In the pre-antibiotic era and before modern aseptic techniques, surgeons were extremely cautious about open reduction. Experience, particularly from general orthopedic practice, suggested that open reduction almost invariably led to local infection, severe osteomyelitis, and even death of the patient. Caution about open reduction and internal fixation (ORIF) was fueled by the lack of suitable implant material with which to stabilize the fracture. This problem continued beyond the introduction of modern sterile techniques and antibiotics. Although more suitable implants became available, the biomechanics of the systems often lacked a scientific basis. Bad experiences created a climate of antipathy toward routine open reduction.
Historically, the avoidance of ORIF was based on sound surgical principles that were difficult to achieve for a variety of reasons. In modern surgery, with excellent plating and fixation systems and with safe, largely infection-free surgical procedures, these principles are relatively easy to achieve:
Open reduction should be used only if the procedure itself does not have a significant or unacceptable morbidity.
Open reduction should be followed by direct fixation of the fracture to ensure that the full benefits of the procedure are gained.

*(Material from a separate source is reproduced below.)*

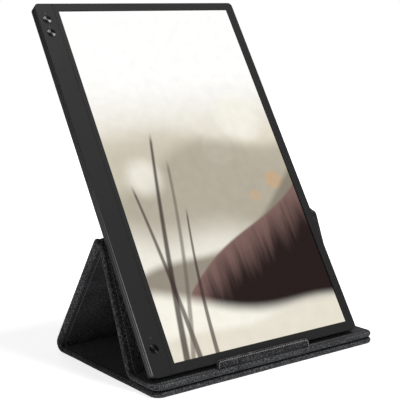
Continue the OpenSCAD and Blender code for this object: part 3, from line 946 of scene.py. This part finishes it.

Disadvantages of Closed Reduction
Closed reduction can be problematic. With this method, the position of the teeth, palpation, and postoperative radiographs are used as guides to the accuracy of reduction. The most common problem with closed reduction is poor fracture alignment. In many cases, closed reduction relies on correct positioning of the teeth, on the assumption that this produces correct orientation of the bony fragments. Although the occlusion must be correctly restored, the teeth have only a limited effect on the final position of the bones. This influence significantly diminishes as fractures extend away from the dental arches, such as in the zygomatic complex, which is not related to the teeth. Even in mandibular fractures, muscle tone and activity may displace bone fragments despite firm location of the teeth.

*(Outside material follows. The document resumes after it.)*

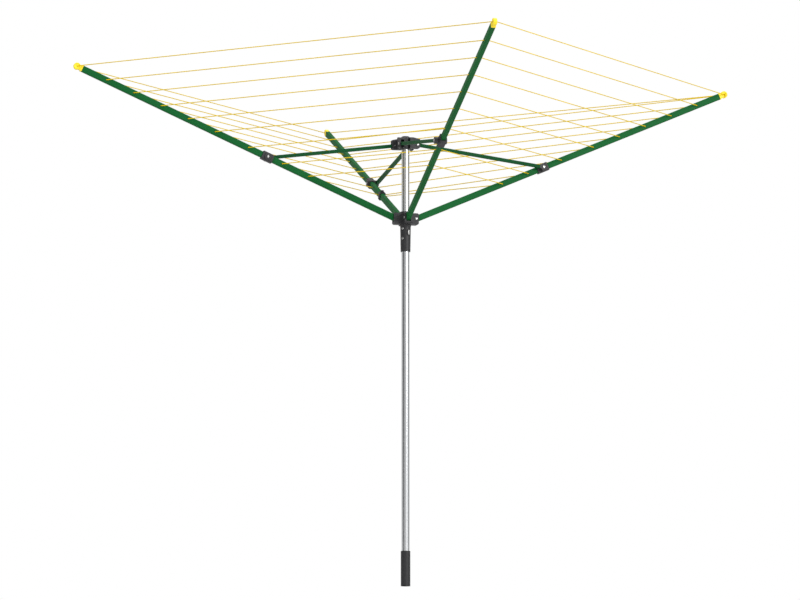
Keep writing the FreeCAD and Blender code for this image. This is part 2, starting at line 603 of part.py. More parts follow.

This problem becomes compounded in cases of preexisting malocclusion, which is a common predisposition to mandibular fractures. In cases of a depleted dentition or injury to the teeth themselves, reduction of the occlusion becomes a less reliable method of reducing the bony fractures. Errors of reduction are tolerated much less in facial fractures than in other orthopedic procedures. Inadequate reduction, even in the presence of a normal occlusion, may be associated with poor esthetics and functional problems. Facial fractures are most common in the young, and it is unacceptable to leave these patients with long-standing facial deformity or dysfunction.
Closed reduction for maxillary and mandibular fractures demands IMF. This is a technically simple procedure that may not require general anesthesia, although it has several disadvantages Patients dislike IMF, and it can be dangerous by obstructing the airway.
Closed reduction relying on the dentition has little value in the treatment of upper facial injuries and none in isolated zygoma, orbital, or nasal fractures. Closed reduction of upper facial fractures relies on palpation to ensure reduction and on periosteal attachment to provide stability, neither of which can be guaranteed preoperatively or intraoperatively. In the past, external fixation, typically pin fixation, was performed, with antral or nasal packs used in an attempt to provide stability. However, the nature of these gauze packs ensured only limited stability, and even if the surgeon was optimistic, the experience of having these packs removed usually failed to persuade the patient of their value.